Records from a data collection –
+++++
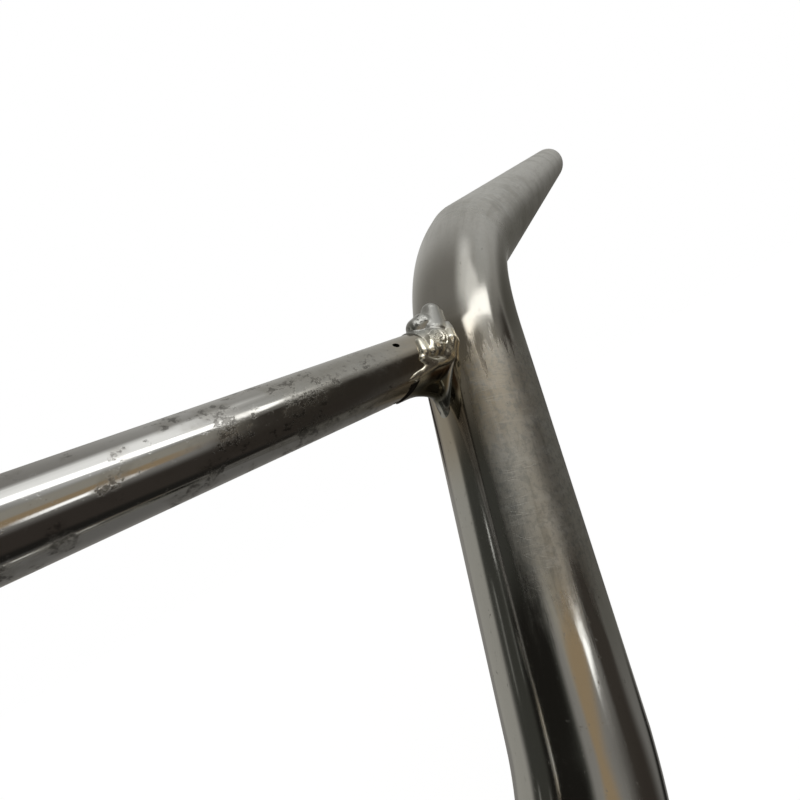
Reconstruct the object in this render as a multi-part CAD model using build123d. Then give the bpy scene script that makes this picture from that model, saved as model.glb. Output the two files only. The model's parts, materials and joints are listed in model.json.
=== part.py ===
from build123d import *
import math
import os

# Main tube: one bent length of drawn steel tube, mirrored about the middle of the clamp zone
tube_diameter = 22.2
tube_wall = 2.0
lower_bend_radius = 50.0
upper_bend_radius = 48.0
riser_angle = 66.0  # between the riser and the clamp zone's line, degrees
back_sweep = 16.3  # the grip's turn to the rear, seen from above, degrees
up_sweep = 20.5  # the grip's rise, seen from the front, degrees
joint_to_corner = 20.0  # along the riser, from the crossbar's line to the upper corner
corner_to_end = 290.0  # along the grip, from the upper corner to the open end
end_bevel = 0.9  # round the outer edge of each open end

# Crossbar: a thinner tube across the risers
crossbar_span = 280.0  # between the two riser axes, at the crossbar's height
crossbar_height = 95.0  # above the clamp zone's axis
crossbar_diameter = 11.1
crossbar_wall = 1.5
vent_diameter = 1.3
vent_from_riser = 23.2
vent_angle = 57.0  # round the crossbar, from straight up towards the front, degrees

# Ground notch under each end of the crossbar, measured inwards from the riser's axis
notch_roof = 3.5  # how far the notch's flat roof lies below the crossbar's axis
notch_front_reach = 22.6
notch_peak_reach = 27.3
notch_peak_back = 1.4
notch_half_width = 4.6

# Weld at each joint: a thin slanted collar on the crossbar's end, a root that tapers down the
# riser, a rounded top above the joint, and a cap laid over the front
collar_top_reach = 18.4
collar_bottom_reach = 25.6
collar_proud = 0.3
root_reach = 10.8  # from the riser's axis inwards to the root's own axis
root_radius = 6.2
root_tip_radius = 1.8
root_rise = 2.0
root_depth = 15.5
top_reach = 11.2
top_above = 2.6
top_radius = 6.0
cap_reach = 13.2
cap_angle = 50.0  # round the crossbar, from straight up towards the front, degrees
cap_base_radius = 4.8
cap_face_radius = 3.0
cap_face = 6.8  # from the crossbar's axis out to the cap's flat face
slit = 1.0  # the gap left open between the notch's edge and the weld

tube_radius = tube_diameter / 2
crossbar_radius = crossbar_diameter / 2
crossbar_bore = crossbar_radius - crossbar_wall
riser_up = Vector(math.cos(math.radians(riser_angle)), 0, math.sin(math.radians(riser_angle)))
joint = Vector(crossbar_span / 2, 0, crossbar_height)
lower_corner = joint - riser_up * (crossbar_height / riser_up.Z)
upper_corner = joint + riser_up * joint_to_corner
sweep_back = math.tan(math.radians(back_sweep))
sweep_up = math.tan(math.radians(up_sweep))
grip_out = Vector(1, -sweep_back, sweep_up).normalized()
bar_end = upper_corner + grip_out * corner_to_end


def mirrored(point):
    """The same point on the other side of the bar."""
    return Vector(-point.X, point.Y, point.Z)


def both_sides(shape):
    """A shape and its mirror image about the bar's middle."""
    return [shape, mirror(shape, about=Plane.YZ)]


def centreline():
    """The tube's route: clamp zone, lower bends, risers, upper bends and grips."""
    corners = [bar_end, upper_corner, lower_corner]
    route = [mirrored(p) for p in corners] + corners[::-1]
    bends = [upper_bend_radius, lower_bend_radius, lower_bend_radius, upper_bend_radius]
    return FilletPolyline(*route, radius=bends)


def rod(edge, radius):
    """A round rod along one straight run, or round one bend, of the route."""
    section = Plane(edge @ 0, z_dir=edge % 0) * Circle(radius)
    if edge.geom_type == GeomType.LINE:
        return extrude(section, amount=edge.length)
    turn = (edge % 0).cross(edge % 1)
    return revolve(
        section,
        axis=Axis(edge.arc_center, turn),
        revolution_arc=(edge % 0).get_angle(edge % 1),
    )


def bent_rod(radius):
    """A round rod along the whole route: the clamp zone, then each side as a mirrored pair."""
    clamp_run, *right_side = centreline().edges().filter_by(lambda e: e.center().X > -1).sort_by(Axis.X)
    whole = rod(clamp_run, radius)
    for edge in right_side:
        for side in both_sides(rod(edge, radius)):
            whole += side
    return whole


def make_main_tube(skin):
    """The bent tube, open at both ends, with the outer edges of its rims bevelled."""
    tube = skin - bent_rod(tube_radius - tube_wall)
    for tip in (bar_end, mirrored(bar_end)):
        rims = tube.edges().filter_by(GeomType.CIRCLE)
        rims = rims.filter_by(lambda e: (e.arc_center - tip).length < 0.01)
        tube = chamfer(rims.sort_by(SortBy.RADIUS)[-1], end_bevel)
    return tube


def on_crossbar(inwards, angle, reach):
    """A point beside the crossbar's axis, near its right end."""
    turn = math.radians(angle)
    return joint + Vector(-inwards, reach * math.sin(turn), reach * math.cos(turn))


def on_side(inwards, above):
    """A point in the risers' plane, near the crossbar's right end."""
    return joint + Vector(-inwards, 0, above)


def notch(gap):
    """The slanted notch ground under the crossbar's right end, smaller all round by a gap."""
    outline = [
        (0, notch_half_width),
        (notch_front_reach - gap, notch_half_width),
        (notch_peak_reach - gap, -notch_peak_back),
        (0, -notch_half_width),
    ]
    corners = [joint + Vector(-reach, y, 0) for reach, y in outline]
    floor = make_face(Polyline(*corners, close=True))
    depth = crossbar_radius + 1 - notch_roof
    return extrude(Pos(0, 0, -notch_roof - depth) * floor, amount=depth, dir=(0, 0, 1))


def crossbar_rod(radius):
    """A round rod along the crossbar's line, from one riser's axis to the other."""
    return Pos(0, 0, crossbar_height) * Rot(0, 90, 0) * Cylinder(radius, crossbar_span)


def make_crossbar(skin):
    """The crossbar: both ends coped to the risers, each with its notch and its vent hole."""
    bar = crossbar_rod(crossbar_radius) - crossbar_rod(crossbar_bore)
    vent_way = Plane(
        on_crossbar(vent_from_riser, vent_angle, 0),
        z_dir=on_crossbar(0, vent_angle, 1) - joint,
    )
    vent = vent_way * Circle(vent_diameter / 2)
    for tool in both_sides(notch(0) + extrude(vent, amount=crossbar_diameter)):
        bar -= tool
    return bar - skin


def tapered(start, end, start_radius, end_radius):
    """A round bar that tapers from one point to another."""
    run = end - start
    return Plane(start + run / 2, z_dir=run) * Cone(start_radius, end_radius, run.length)


def weld_root():
    """The weld's main body: a root down the riser, and a rounded top above the joint."""
    foot = on_side(root_reach, 0) - riser_up * root_depth
    root = tapered(on_side(root_reach, root_rise), foot, root_radius, root_tip_radius)
    column = Plane(on_side(root_reach, root_rise), z_dir=riser_up) * Cylinder(root_radius, 30)
    barrel = Pos(*on_side(top_reach, top_above)) * Rot(90, 0, 0) * Cylinder(top_radius, 20)
    return root + (barrel & column)


def weld_cap():
    """The low cap of weld laid over the front of the joint."""
    face = on_crossbar(cap_reach, cap_angle, cap_face)
    return tapered(on_crossbar(cap_reach, cap_angle, 2), face, cap_base_radius, cap_face_radius)


def weld_collar():
    """The thin collar of weld round the crossbar, with its slanted end."""
    radius = crossbar_radius + collar_proud
    slant = math.atan2(collar_bottom_reach - collar_top_reach, 2 * radius)
    end = Plane(
        on_side((collar_top_reach + collar_bottom_reach) / 2, 0),
        x_dir=Vector(math.sin(slant), 0, math.cos(slant)),
        z_dir=Vector(-math.cos(slant), 0, math.sin(slant)),
    )
    return split(crossbar_rod(radius), bisect_by=end, keep=Keep.BOTTOM)


def make_weld(skin):
    """The right weld: its body, collar, cap and the fill in the notch, cut to sit on both tubes."""
    weld = weld_root() + weld_collar() + weld_cap()
    weld -= crossbar_rod(crossbar_radius)
    weld += (notch(slit) & crossbar_rod(crossbar_radius)) - crossbar_rod(crossbar_bore)
    return weld - skin


skin = bent_rod(tube_radius)
weld_right = make_weld(skin)

parts = {
    "main_tube": make_main_tube(skin),
    "crossbar": make_crossbar(skin),
    "weld_right": weld_right,
    "weld_left": mirror(weld_right, about=Plane.YZ),
}

os.makedirs("parts", exist_ok=True)
for node, shape in parts.items():
    export_step(shape, f"parts/{node}.step")
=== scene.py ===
"""Dresses the packed dirt bike handlebar and sets the photograph's camera, floor and light.

The main tube and the welds are rebuilt here as finer meshes that stand for the plain solids: the
tube with its slightly flattened bends and rounded rims, the welds with their lumps and ripples.
The crossbar keeps its own solid. All sizes are in metres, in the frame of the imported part.
"""
from __future__ import annotations

import json
import logging
import math
from dataclasses import dataclass, field
from enum import Enum
from typing import Any, Iterable, Sequence

import bmesh
import bpy
import numpy as np
from mathutils import Matrix, Vector

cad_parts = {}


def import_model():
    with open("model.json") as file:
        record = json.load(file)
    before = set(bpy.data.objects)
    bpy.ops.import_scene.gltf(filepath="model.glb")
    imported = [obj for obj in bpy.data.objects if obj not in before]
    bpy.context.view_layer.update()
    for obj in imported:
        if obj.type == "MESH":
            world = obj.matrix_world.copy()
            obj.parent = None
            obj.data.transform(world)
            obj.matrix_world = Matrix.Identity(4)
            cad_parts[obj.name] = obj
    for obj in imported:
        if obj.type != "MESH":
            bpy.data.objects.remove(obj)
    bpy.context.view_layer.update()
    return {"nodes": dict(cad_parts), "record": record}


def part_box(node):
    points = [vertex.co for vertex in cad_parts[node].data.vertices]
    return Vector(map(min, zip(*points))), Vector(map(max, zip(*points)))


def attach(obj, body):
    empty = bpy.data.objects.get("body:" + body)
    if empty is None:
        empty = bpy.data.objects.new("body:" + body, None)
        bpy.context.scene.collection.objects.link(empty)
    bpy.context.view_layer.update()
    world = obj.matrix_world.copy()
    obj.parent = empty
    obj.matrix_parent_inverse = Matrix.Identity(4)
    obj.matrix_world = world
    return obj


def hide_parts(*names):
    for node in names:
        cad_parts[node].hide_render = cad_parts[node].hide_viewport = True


log = logging.getLogger("handlebar")

Colour = tuple[float, float, float]
Span = tuple[float, float]
MM = 0.001
FLOOR_GAP = 0.1 * MM


class Side(Enum):
    """The rider's two sides of the bar, as the sign of X."""

    RIGHT = 1
    LEFT = -1


class Coordinates(Enum):
    """What a finish measures its patterns on."""

    STRAIGHTENED = "straightened"
    OBJECT = "object"


# Shader and geometry trees


class Wire:
    """A socket that can be added, subtracted, multiplied and divided like a number."""

    def __init__(self, tree: bpy.types.NodeTree, socket: bpy.types.NodeSocket) -> None:
        """Wraps one output socket.

        Args:
            tree: The tree that the socket's node stands in.
            socket: The output socket.
        """
        self.tree = tree
        self.socket = socket

    def _math(self, operation: str, *values: Any) -> Wire:
        """Adds a Math node and returns its result.

        Args:
            operation: The Math node's operation.
            values: Wires or numbers.

        Returns:
            The node's output.
        """
        node = self.tree.nodes.new("ShaderNodeMath")
        node.operation = operation
        for place, value in enumerate(values):
            plug(self.tree, node.inputs[place], value)
        return Wire(self.tree, node.outputs[0])

    def __add__(self, other: Any) -> Wire:
        """Sum of two values."""
        return self._math("ADD", self, other)

    __radd__ = __add__

    def __mul__(self, other: Any) -> Wire:
        """Product of two values."""
        return self._math("MULTIPLY", self, other)

    __rmul__ = __mul__

    def __sub__(self, other: Any) -> Wire:
        """Difference of two values."""
        return self._math("SUBTRACT", self, other)

    def __rsub__(self, other: Any) -> Wire:
        """Difference of two values, the other way round."""
        return self._math("SUBTRACT", other, self)

    def __truediv__(self, other: Any) -> Wire:
        """Quotient of two values."""
        return self._math("DIVIDE", self, other)

    def at_most(self, other: Any) -> Wire:
        """The smaller of two values."""
        return self._math("MINIMUM", self, other)

    def at_least(self, other: Any) -> Wire:
        """The larger of two values."""
        return self._math("MAXIMUM", self, other)

    def size(self) -> Wire:
        """The value without its sign."""
        return self._math("ABSOLUTE", self)

    def cosine(self) -> Wire:
        """The value's cosine."""
        return self._math("COSINE", self)

    def joined(self, other: Any, blend: float) -> Wire:
        """The smaller of two distances, rounded off where they are nearly the same.

        Args:
            other: The other distance.
            blend: How far apart they may be to be rounded.

        Returns:
            The distance to the joined shape.
        """
        return self._math("SMOOTH_MIN", self, other, blend)


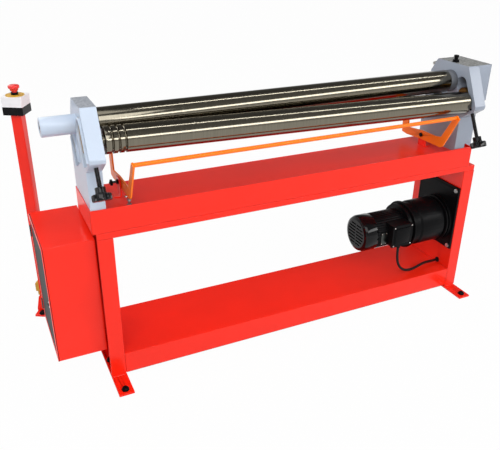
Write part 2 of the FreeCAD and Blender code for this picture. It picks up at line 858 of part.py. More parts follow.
def front_screw(side, station, drop):
    depth, height = on_slant(S.front_line, S.front_axis - drop - S.block_below - S.screw_drop)
    screw = rod(f"FrontScrew{side}", S.screw_radius, S.screw_drop - 0.2, turn=Rotation())
    node(screw, f"screw_front_{side.lower()}", (station, depth, height), TILT)
    bottom = S.front_axis - drop - S.block_below - S.screw_drop - S.knob_hub_height - S.knob_height
    depth, height = on_slant(S.front_line, bottom)
    node(star_knob(f"KnobFront{side}"), f"knob_front_{side.lower()}", (station, depth, height), TILT)


def rear_screw(side, station, drop, length):
    half = S.slot_width / 2 - S.slide_gap
    start = S.rear_axis - drop + half
    depth, height = on_slant(S.rear_line, start + 0.2)
    shank = rod(f"RearShank{side}", S.screw_radius, length)
    head = hexagon(f"RearHead{side}", S.hex_radius, S.hex_height, (0, 0, length))
    node(fuse(f"RearScrew{side}", shank, head), f"screw_rear_{side.lower()}", (station, depth, height), TILT)


# ---------------------------------------------------------------- drive

def loop_wire(radius_upper, radius_lower, station):
    """Closed belt line round the two sprockets, square to X."""
    upper = Vector(station, S.upper_depth.number, upper_height.number)
    lower = Vector(station, S.drive_depth.number, drive_height.number)
    line = upper - lower
    span = line.Length
    lean = math.atan2(line.y, line.z)
    spread = math.asin((radius_upper - radius_lower) / span)

    def at(centre, radius, angle):
        turn = angle - lean
        return centre + Vector(0, -radius * math.cos(turn), radius * math.sin(turn))

    front_top = at(upper, radius_upper, -spread)
    front_low = at(lower, radius_lower, -spread)
    back_top = at(upper, radius_upper, math.pi + spread)
    back_low = at(lower, radius_lower, math.pi + spread)
    crown = at(upper, radius_upper, math.pi / 2)
    keel = at(lower, radius_lower, -math.pi / 2)
    edges = [Part.LineSegment(front_low, front_top).toShape(), Part.Arc(front_top, crown, back_top).toShape(),
             Part.LineSegment(back_top, back_low).toShape(), Part.Arc(back_low, keel, front_low).toShape()]
    return Part.Wire(edges)


def loop_band(outer_gap, inner_gap, start, width):
    upper = S.sprocket_upper_radius.number
    lower = S.sprocket_lower_radius.number
    outer = Part.Face(loop_wire(upper + outer_gap, lower + outer_gap, start))
    inner = Part.Face(loop_wire(upper + inner_gap, lower + inner_gap, start))
    return outer.cut(inner).extrude(Vector(width, 0, 0))


def sprocket(name, radius, count, shaft_radius, shaft_length, shaft_start):
    body = new_body(name)
    root = radius - S.chain_half_height + 1
    disc = circle(new_sketch(body, "YZ_Plane", "Disc" + name), 0, 0, root)
    pad(body, disc, S.sprocket_width, "Wheel" + name)
    tooth = new_sketch(body, "YZ_Plane", "Tooth" + name)
    tip = radius + S.chain_half_height - S.chain_web - S.thread_gap
    polygon(tooth, [(-4, root - 2), (4, root - 2), (1.6, tip), (-1.6, tip)])
    single = pad(body, tooth, S.sprocket_width, "ToothPad" + name)
    polar(body, single, "Teeth" + name, "X_Axis", count)
    doc.recompute()
    shaft = new_sketch(body, "YZ_Plane", "Shaft" + name, shaft_start)
    circle(shaft, 0, 0, shaft_radius)
    pad(body, shaft, shaft_length, "ShaftPad" + name)
    return body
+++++
Problem to work on –
Look through the records above and report how many lines hold the word "that", giving only the number.

Final answer –
6